Из истории русской, советской и постсоветской цензуры - Павел Рейфман
Шрифт:
Интервал:
Закладка:
В январе 2007 г. в Тарту проходил международный симпозиум „Постсоциалистический анекдот“. Исследователь С. Неклюдов (Москва) делал на нем доклад „Происхождение анекдота: ''Муха-цокотуха'' под судом советских вождей“. Рассказ о том, как в анекдоте с течением времени меняются авторы „Мухи-цокотухи“. Сперва это Чуковский — реальный автор, затем Чуковский и Михалков, в конце — один Михалков („А о Чуковском забыли“): „Здесь, очевидно, актуализуются <…> черты, устойчиво приписываемые в писательской среде Михалкову, составляющие его фольклоризированный образ: Михалков — плагиатор, придворный гимнотворец, переделывающий свои произведения в угоду меняющейся политической конъюнктуре; циничный карьерист, в первую очередь адресующий свои тексты власти и тем достигающий своих целей“. Неклюдов говорит о том, что история создания гимна — „одна из центральных в михалковском ''анекдотическом эпосе'' <…> В предложении ''мухи-цокотухи'' поочередно Сталину, Хрущеву, Брежневу, Горбачеву, Ельцину и Путину <…> можно усмотреть фарсовую редакцию сюжета о неоднократной конъюнктурной переработке гимна“.

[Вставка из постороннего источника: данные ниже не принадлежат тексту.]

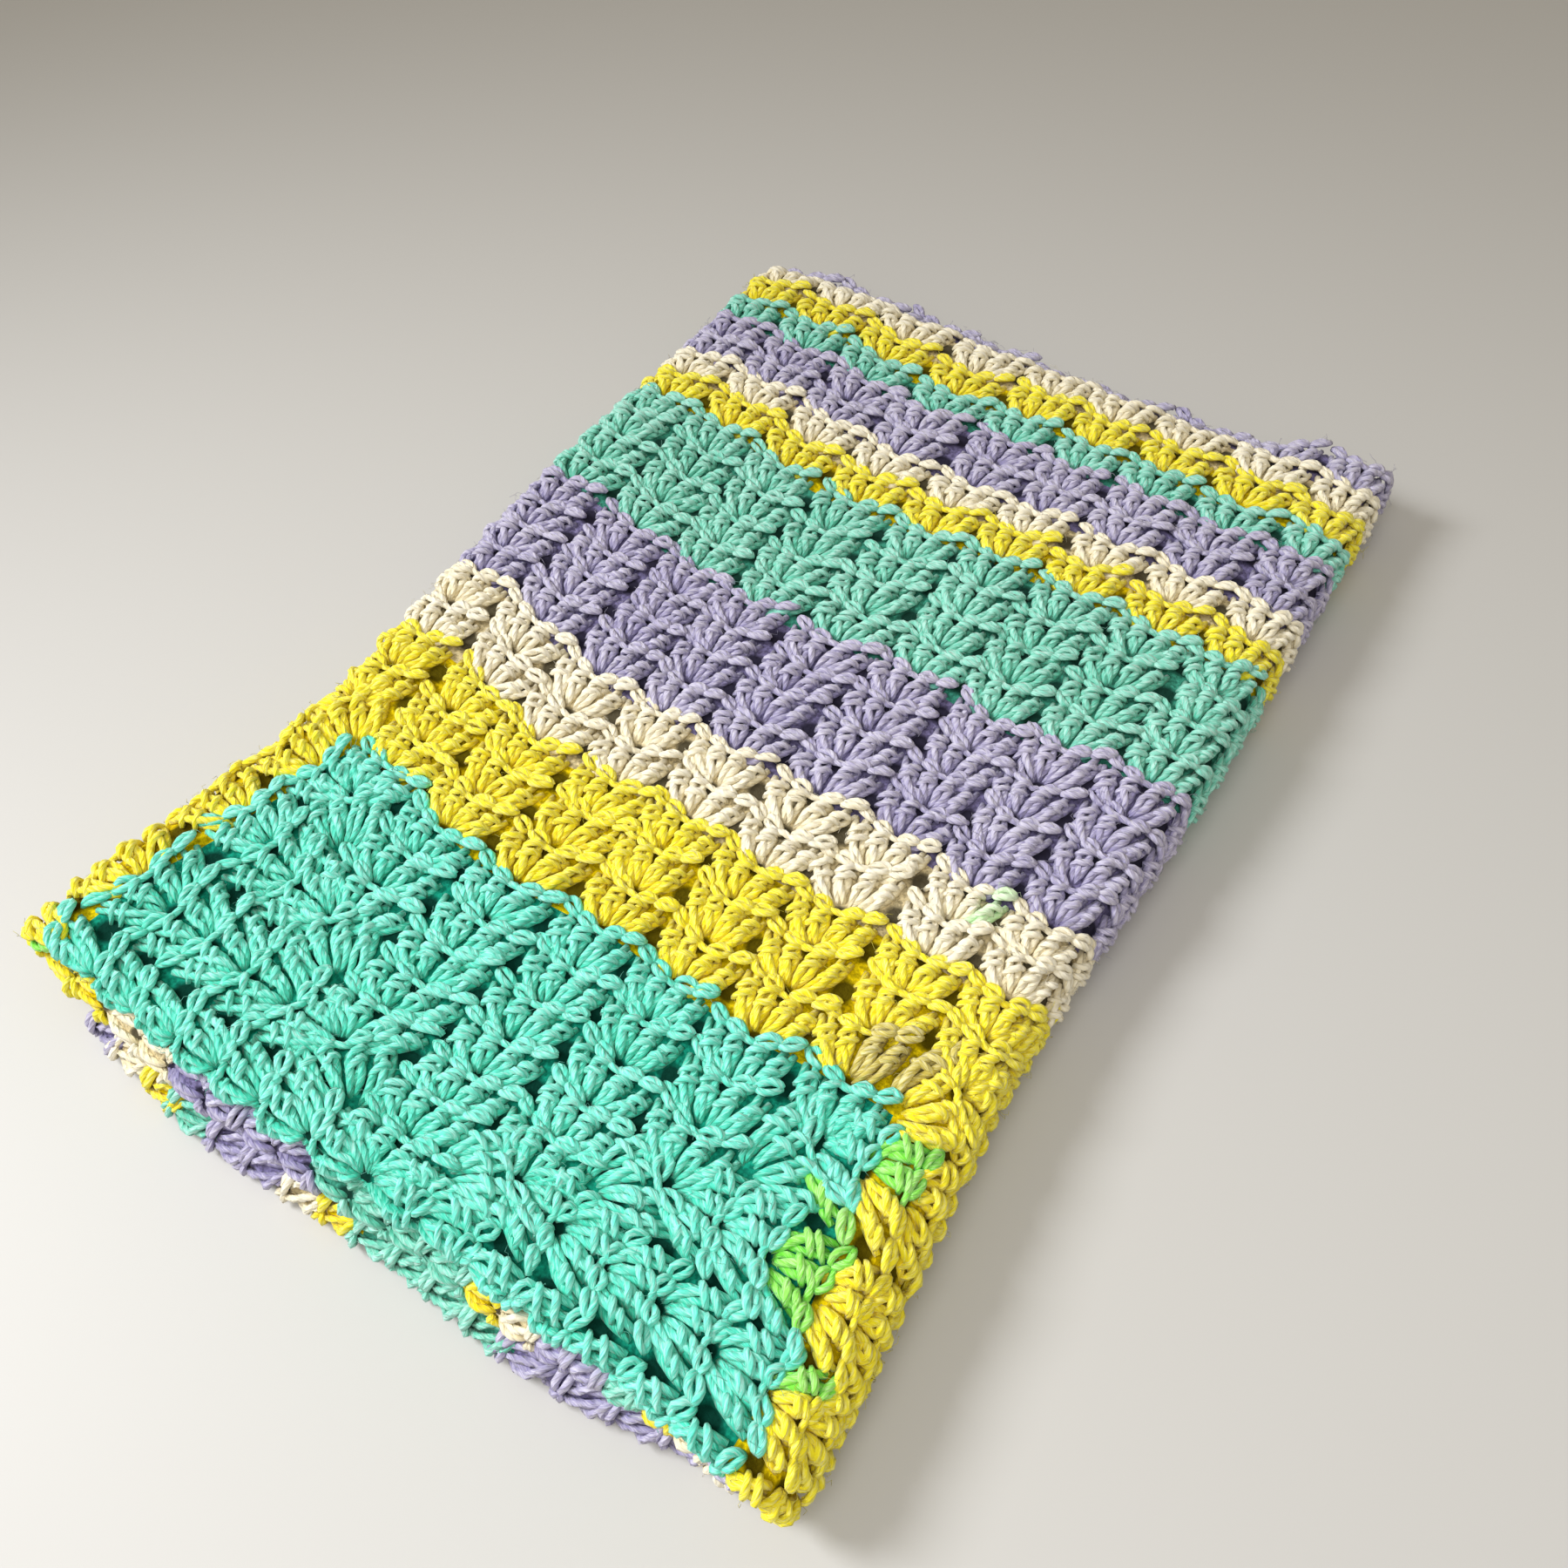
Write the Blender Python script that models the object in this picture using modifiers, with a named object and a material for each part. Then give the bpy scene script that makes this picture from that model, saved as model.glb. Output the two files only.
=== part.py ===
"""A square crochet throw worked in rounds of coloured yarn, folded in half and then in thirds.

Each colour band of the square is one closed solid ring. The flat square is carried through one
folding function, so every band keeps its true place through the front fold and both side folds.
Three groups of solids come out of it: the upper bundle, the lower flap that lies on the table,
and the side fold that joins them and bends when the bundle is turned over off the flap.
"""

import math

import bmesh
import bpy
from mathutils import Vector

# Driving dimensions, in metres.
ROUND_HEIGHT = 0.0125
FABRIC_THICKNESS = 0.0041
LAYER_PITCH = 0.0044
GAP = 0.0003
LEFT_CREASE = -0.113
RIGHT_CREASE = 0.1012
EDGE_SETBACK = 0.0015
FOLD_CLEARANCE = 0.0005
TOP_STRETCH = 1.06

# Colour bands from the centre outwards: name, number of crochet rounds, yarn.
BANDS = (
    ("teal_centre", 7, "teal"),
    ("yellow_band", 3, "yellow"),
    ("cream_band", 2, "cream"),
    ("lavender_band", 4, "lavender"),
    ("mint_band", 4, "mint"),
    ("yellow_stripe", 1, "yellow"),
    ("cream_stripe", 1, "cream"),
    ("lavender_stripe", 2, "lavender"),
    ("mint_stripe", 1, "mint"),
    ("yellow_edging", 1, "yellow"),
    ("cream_edging", 1, "cream"),
    ("lavender_border", 1, "lavender"),
)
YARN_COLOURS = {
    "teal": (0.115, 0.610, 0.455),
    "mint": (0.170, 0.540, 0.400),
    "yellow": (0.870, 0.740, 0.030),
    "cream": (0.830, 0.750, 0.520),
    "lavender": (0.380, 0.330, 0.580),
}
YARN_ROUGHNESS = 0.95

# How finely the folds are divided.
FRONT_FOLD_STEPS = 6
LEFT_FOLD_STEPS = 8
RIGHT_FOLD_STEPS = 12

# Values that follow from the driving dimensions.
HALF_SIDE = ROUND_HEIGHT * sum(rounds for _, rounds, _ in BANDS)
HALF_PITCH = LAYER_PITCH / 2
LEFT_RADIUS = LAYER_PITCH
RIGHT_RADIUS = 2 * LAYER_PITCH
LEFT_FOLD_LENGTH = math.pi * LEFT_RADIUS
RIGHT_FOLD_LENGTH = math.pi * RIGHT_RADIUS
TOP_PAIR_HEIGHT = FABRIC_THICKNESS / 2 + 4.5 * LAYER_PITCH
FLAP_WIDTH = RIGHT_CREASE - LEFT_CREASE - EDGE_SETBACK
FRONT_FOLD_REACH = math.pi * HALF_PITCH / 2
FOLD_DEPTH = HALF_PITCH + FABRIC_THICKNESS / 2
FOLD_CENTRE_Y = FOLD_DEPTH - (HALF_SIDE - FRONT_FOLD_REACH + FOLD_DEPTH) / 2
CENTRE_SHIFT = (LEFT_CREASE - LEFT_RADIUS + RIGHT_CREASE + RIGHT_RADIUS) / 2

# The bundle turns over about a line inside the side fold, at the middle of its height.
HINGE_X = RIGHT_CREASE + 0.010 - CENTRE_SHIFT
HINGE_Z = TOP_PAIR_HEIGHT - RIGHT_RADIUS


def path_length(across):
    """Distance along the folded cloth, from the centre, of a point this far across the flat square."""
    crease, fold_length = (
        (LEFT_CREASE, LEFT_FOLD_LENGTH) if across < 0 else (RIGHT_CREASE, RIGHT_FOLD_LENGTH)
    )
    distance = abs(across)
    flat_crease = abs(crease) / TOP_STRETCH
    if distance <= flat_crease:
        folded = distance * TOP_STRETCH
    else:
        beyond = abs(crease) + fold_length + FLAP_WIDTH
        share = (distance - flat_crease) / (HALF_SIDE - flat_crease)
        folded = abs(crease) + share * (beyond - abs(crease))
    return math.copysign(folded, across)


def cross_section(length):
    """Point and outward direction, in the XZ plane, of the doubled cloth at this path length."""
    right = length > 0
    crease = RIGHT_CREASE if right else LEFT_CREASE
    radius = RIGHT_RADIUS if right else LEFT_RADIUS
    side = 1 if right else -1
    past = side * (length - crease)
    if past <= 0:
        return Vector((length, TOP_PAIR_HEIGHT)), Vector((0, 1))
    turn = min(past / radius, math.pi)
    run = max(past - math.pi * radius, 0)
    point = Vector(
        (
            crease + side * (radius * math.sin(turn) - run),
            TOP_PAIR_HEIGHT - radius * (1 - math.cos(turn)),
        )
    )
    return point, Vector((side * math.sin(turn), math.cos(turn)))


def fold(length, along):
    """Where a point of the cloth's middle surface lies once the throw is folded."""
    point, outward = cross_section(length)
    if abs(along) < FRONT_FOLD_REACH:
        turn = along / HALF_PITCH
        offset = HALF_PITCH * math.sin(turn)
        y = FOLD_CENTRE_Y - HALF_PITCH * math.cos(turn)
    else:
        offset = math.copysign(HALF_PITCH, along)
        y = FOLD_CENTRE_Y + abs(along) - FRONT_FOLD_REACH
    place = point + outward * offset
    return Vector((place.x - CENTRE_SHIFT, y, place.y))


def steps(start, end, count):
    """Evenly spaced values from start to end."""
    return [start + (end - start) * i / count for i in range(count + 1)]


def grid_lines(edges, bends, low, high):
    """Sorted grid values from low to high: every edge, and each bend that isn't almost on an edge."""
    lines = [low, high] + [edge for edge in edges if low < edge < high]
    for bend in bends:
        if low < bend < high and all(abs(bend - line) > 2 * GAP for line in lines):
            lines.append(bend)
    return sorted(lines)


def band_surface(name, inner, outer, low, high, side=0):
    """The open folded surface of one band's ring between two path lengths.

    side 1 keeps the far half of the square, -1 the near half, and 0 both.
    """
    margin = GAP / 2
    reach = outer - margin
    hole = inner + margin
    left, right = path_length(-reach), path_length(reach)
    hole_left, hole_right = path_length(-hole), path_length(hole)
    low, high = max(low + margin, left), min(high - margin, right)
    bends = steps(LEFT_CREASE - LEFT_FOLD_LENGTH, LEFT_CREASE, LEFT_FOLD_STEPS)
    bends += steps(RIGHT_CREASE, RIGHT_CREASE + RIGHT_FOLD_LENGTH, RIGHT_FOLD_STEPS)
    ring_edges = [hole_left, hole_right] if inner else []
    lengths = grid_lines(ring_edges, bends, low, high)
    front_bends = steps(-FRONT_FOLD_REACH, FRONT_FOLD_REACH, FRONT_FOLD_STEPS)
    near = -reach if side <= 0 else 0
    far = reach if side >= 0 else 0
    alongs = grid_lines([-hole, hole] if inner else [], front_bends, near, far)

    shell = bmesh.new()
    corners = {}

    def corner(i, j):
        if (i, j) not in corners:
            corners[i, j] = shell.verts.new(fold(lengths[i], alongs[j]))
        return corners[i, j]

    for i in range(len(lengths) - 1):
        middle_length = (lengths[i] + lengths[i + 1]) / 2
        for j in range(len(alongs) - 1):
            middle_along = (alongs[j] + alongs[j + 1]) / 2
            inside_hole = (
                inner > 0
                and hole_left < middle_length < hole_right
                and abs(middle_along) < hole
            )
            if not inside_hole:
                shell.faces.new(
                    (corner(i, j), corner(i + 1, j), corner(i + 1, j + 1), corner(i, j + 1))
                )
    mesh = bpy.data.meshes.new(name)
    shell.to_mesh(mesh)
    shell.free()
    return mesh


def yarn_material(yarn):
    """The soft matt material of one yarn colour."""
    material = bpy.data.materials.get(yarn) or bpy.data.materials.new(yarn)
    material.use_nodes = True
    shader = material.node_tree.nodes["Principled BSDF"]
    shader.inputs["Base Color"].default_value = (*YARN_COLOURS[yarn], 1)
    shader.inputs["Roughness"].default_value = YARN_ROUGHNESS
    shader.inputs["Metallic"].default_value = 0
    material.diffuse_color = (*YARN_COLOURS[yarn], 1)
    return material


def add_cloth(mesh, yarn, parent, collection):
    """One band piece: the open surface with its thickness, its yarn and its parent."""
    piece = bpy.data.objects.new(mesh.name, mesh)
    collection.objects.link(piece)
    mesh.materials.append(yarn_material(yarn))
    mesh.shade_smooth()
    mesh.set_sharp_from_angle(angle=math.radians(40))
    thickness = piece.modifiers.new("Cloth thickness", "SOLIDIFY")
    thickness.thickness = FABRIC_THICKNESS
    thickness.offset = 0
    if parent is not None:
        piece.parent = parent
        piece.matrix_parent_inverse = parent.matrix_world.inverted()
    return piece


def build_panel(prefix, low, high, split, parent, collection):
    """Every band that crosses the stretch of cloth from low to high along the path.

    A band whose arm lies outside the stretch falls into a far and a near strip, so split
    says how those two are named.
    """
    level = 0
    for name, rounds, yarn in BANDS:
        inner, outer = level * ROUND_HEIGHT, (level + rounds) * ROUND_HEIGHT
        level += rounds
        if path_length(outer) <= low + GAP:
            continue
        in_one_piece = not split or path_length(inner) < high - GAP
        sides = {f"{prefix}_{name}": 0}
        if not in_one_piece:
            sides = {f"{prefix}_outside_{name}": 1, f"{prefix}_inside_{name}": -1}
        for full_name, side in sides.items():
            if side:
                mesh = strip_surface(full_name, inner, outer, low, high, side)
            else:
                mesh = band_surface(full_name, inner, outer, low, high)
            add_cloth(mesh, yarn, parent, collection)


def strip_surface(name, inner, outer, low, high, side):
    """The open surface of the strip of a band that runs across the path on one side of the fold."""
    margin = GAP / 2
    bends = steps(RIGHT_CREASE, RIGHT_CREASE + RIGHT_FOLD_LENGTH, RIGHT_FOLD_STEPS)
    lengths = grid_lines([], bends, low + margin, high - margin)
    alongs = [side * (inner + margin), side * (outer - margin)]
    if side < 0:
        alongs.reverse()
    shell = bmesh.new()
    rows = [[shell.verts.new(fold(length, along)) for along in alongs] for length in lengths]
    for row, after in zip(rows, rows[1:]):
        shell.faces.new((row[0], after[0], after[1], row[1]))
    mesh = bpy.data.meshes.new(name)
    shell.to_mesh(mesh)
    shell.free()
    return mesh


def main():
    for thing in list(bpy.data.objects):
        bpy.data.objects.remove(thing, do_unlink=True)
    collection = bpy.data.collections.new("folded_throw_blanket")
    bpy.context.scene.collection.children.link(collection)
    hinge = bpy.data.objects.new("side_fold_hinge", None)
    hinge.location = (HINGE_X, 0, HINGE_Z)
    collection.objects.link(hinge)
    bpy.context.view_layer.update()
    fold_end = RIGHT_CREASE + RIGHT_FOLD_LENGTH
    build_panel("bundle", path_length(-HALF_SIDE), RIGHT_CREASE, False, hinge, collection)
    build_panel("flap", fold_end, path_length(HALF_SIDE), False, None, collection)
    build_panel(
        "fold",
        RIGHT_CREASE + FOLD_CLEARANCE,
        fold_end - FOLD_CLEARANCE,
        True,
        None,
        collection,
    )


main()
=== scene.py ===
"""A folded crochet throw, built stitch by stitch in the space its CAD bands hold.

The throw is a square of crochet worked in rounds. Each round is made of shells, fans of four double
crochets worked into one hole of the round before. Every shell is drawn on the flat square as paths
of yarn, the paths are carried through one folding function, and a tube of yarn is swept along each.
"""

import math

import bpy
import numpy as np
from mathutils import Matrix, Vector


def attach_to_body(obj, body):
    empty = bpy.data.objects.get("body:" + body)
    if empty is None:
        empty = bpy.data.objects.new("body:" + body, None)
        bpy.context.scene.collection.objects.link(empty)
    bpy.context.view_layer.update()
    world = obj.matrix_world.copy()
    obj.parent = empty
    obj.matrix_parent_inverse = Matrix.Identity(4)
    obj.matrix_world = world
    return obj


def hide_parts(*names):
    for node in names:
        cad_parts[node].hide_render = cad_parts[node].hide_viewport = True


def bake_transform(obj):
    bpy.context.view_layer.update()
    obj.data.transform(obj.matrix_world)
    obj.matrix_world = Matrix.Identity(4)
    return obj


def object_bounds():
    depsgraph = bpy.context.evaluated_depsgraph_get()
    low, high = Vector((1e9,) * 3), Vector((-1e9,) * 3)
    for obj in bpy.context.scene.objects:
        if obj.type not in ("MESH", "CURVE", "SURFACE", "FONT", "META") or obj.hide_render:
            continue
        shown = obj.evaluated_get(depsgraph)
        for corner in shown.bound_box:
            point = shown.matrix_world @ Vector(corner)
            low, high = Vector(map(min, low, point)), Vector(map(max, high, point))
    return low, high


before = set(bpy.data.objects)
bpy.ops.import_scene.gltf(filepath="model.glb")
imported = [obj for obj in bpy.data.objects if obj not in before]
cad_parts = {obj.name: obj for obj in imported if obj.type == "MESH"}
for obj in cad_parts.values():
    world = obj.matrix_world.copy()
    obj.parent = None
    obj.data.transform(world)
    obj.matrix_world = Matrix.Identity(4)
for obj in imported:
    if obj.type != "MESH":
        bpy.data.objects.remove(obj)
cad_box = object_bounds()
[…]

Выббрал Сталин и мелодию. Всем композиторам было предложно написать музыку на слова гимна. Заключительные прослушивания были организованы в Большом театре. Каждый гимн звучал сначала в исполнении хора Краснознаменного ансамбля песни и пляски Красной Армии под управлением композитора и сталинского любимца, профессора Московской консерватории, народного артиста СССР, генерал-майора А. В. Александрова, затем оркестра Большого театра и в заключение хора вместе с оркестров. Кроме гимнов-претендентов для сравнения исполнялись „Интернационал“, „Марсельеза“, британский гимн и даже строго запрещенный российский гимн «Боже, царя храни!». Мероприятие получилось масштабное и помпезное. В нем участвовали и члены Политбюро. Позднее Шостакович вспоминал, что думал в этот момент с тоской: «Хорошо бы мой гимн приняли. Была бы гарантия того, что не посадят». Один из ведущих певцов Большого театра позднее утверждал, что гимны Шостаковича, Прокофьева и Хачатуряна не произвели на комиссию благоприятного впечатления. С. Волков, автор книги об отношениях Сталина и Шостакоовича, считает другое. По его словам, Сталин сразу обратил внимание на гимны Шостаковича и Хачатуряна (они даже написали один совместный гимн, специально по заказу вождя). На обсуждении Сталин выделил Шостаковича и Хачатуряна: он слышит в их гимнах что-то свое, оригинальное; у остальных получились большей частью традиционные марши. Но гимн, по мнению вождя, в первую очередь, должен сжато выражать политическую установку партии, легко запоминаться и быть удобным для исполнения; новый гимн должны понимать все — «от пионеров до пенсионеров». Поэтому Сталин выбрал музыку еще довоенного торжественного «Гимна партии большевиков» Александрова. После одного из прослушиваний с авансцены объявили: «Шостаковича и Александрова просят в ложу». Там Сталин сказал, обращаясь к Шостаковичу: «Ваша музыка очень хороша, но, что поделать, песня Александрова более подходит для гимна по своему торжественному звучанию». Затем он повернулся к своим соратникам (в ложе было человек десять-пятнадцать): «Я полагаю, что следует принять музыку Александрова, а Шостаковича…» (тут он сделал паузу; Шостакович позднее признавался, что готов был услышать: «а Шостаковича вывести во двор и расстрелять»). Но Сталин после паузы произнес: «а Шостаковича — поблагодарить» (Волк 49–58).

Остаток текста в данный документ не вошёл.